Where Romanian sparkling wine fits in the UK market
The UK has become far more open to specialist drinks categories and that plays to Romania's strengths. Customers are no longer interested only in the big, familiar names. They want authenticity, better value and products with a genuine story behind them. Romanian sparkling wine answers all three.
That is particularly relevant online, where shoppers can browse a wider range than the average supermarket shelf could ever offer. A specialist retailer can make the category easier to understand by grouping styles clearly, helping customers shop by sweetness, occasion or producer. For people who want confidence as well as choice, that matters.
At Romanian Drinks, this is exactly where specialist range becomes useful. Whether you are buying for home, gifting or trade, access to UK-held stock and authentic selection removes a lot of the usual friction around sourcing something less mainstream.
Romanian sparkling wine UK buyers should not overlook
The biggest mistake is assuming all sparkling wine should be judged against Champagne. That comparison can be useful, but it can also miss the point. Romanian sparkling wine is worth buying on its own terms. Its appeal lies in freshness, versatility, regional character and the chance to drink something with real identity.

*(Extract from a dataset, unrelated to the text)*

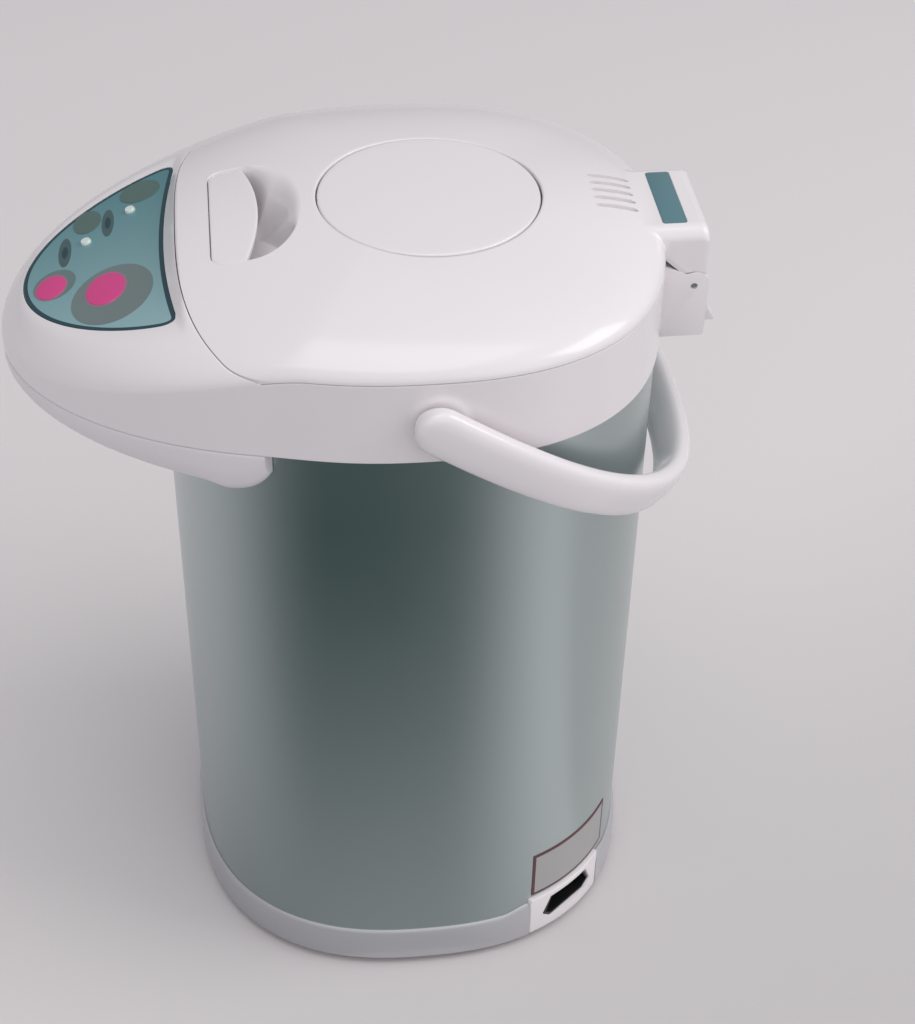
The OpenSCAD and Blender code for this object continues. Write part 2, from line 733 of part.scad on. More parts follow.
seal_t = 2;
mouth_t = 2.5;
mouth_r = tank_r - 2;
mouth_wall = 3;
deck_z = collar_z + 25.9;
deck_top = deck_z + mouth_t;
upstand_h = 6.5;
upstand_x = 60;
upstand_in = 0.6;
upstand_out = 2.6;

function around(f, n = plan_pts) = [for (i = [0 : n - 1]) let (p = 360 * i / n) f(p) * [cos(p), sin(p)]];

module collar() {
    inside = around(function (p) min(lid_r(p) + seam_gap + eps, house_r(p, cover_t + 1)), skin_dirs);
    under_lid = around(function (p)
        let (seam = lid_r(p) + seam_gap + eps) seam < house_r(p) ? seam : house_r(p, cover_t + 1), skin_dirs);
    color("#ece9ea") difference() {
        union() {
            skin([for (i = [0 : skin_dirs - 1]) let (p = 360 * i / skin_dirs)
                in_direction(wall_loop(collar_path(p), cover_t), p)]);
            mirror_x() along_x(half_w - 1, bail_y, bail_z)
                cylinder(h = 1 + fairing_t, r1 = fairing_r, r2 = fairing_r - 1, $fn = small_fn);
        }
        on_panel() translate([0, 0, -12]) linear_extrude(24) polygon(panel_outline(touch));
        translate([0, 0, deck_top]) linear_extrude(crown_z - deck_top) polygon(inside);
        translate([0, 0, seam_z - 2.4]) linear_extrude(crown_h + 2.4) polygon(under_lid);
        mirror_x() along_x(half_w - cover_t - 3, bail_y, bail_z) cylinder(h = 8, r = bail_pin_r + eps, $fn = small_fn);
    }
}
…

Another mistake is choosing solely by sweetness label without considering food or occasion. A brut that sings with oysters may feel too severe for a birthday cake. A softer, fruitier bottle that works at a reception may not be the best choice for a formal dinner. The right bottle is the one that suits how you actually plan to drink it.
If you have not tried Romanian sparkling wine before, start with a style close to what you already enjoy, then branch out. If you usually drink crisp sparkling wines, begin with brut. If you prefer softer, fruit-led fizz, go for something more approachable and gently rounded. That first bottle often changes how people see the whole category.
The best part is simple: Romanian sparkling wine brings something fresh to the UK table without making it hard work. It is celebratory, versatile and full of character - exactly what a good bottle of fizz should be.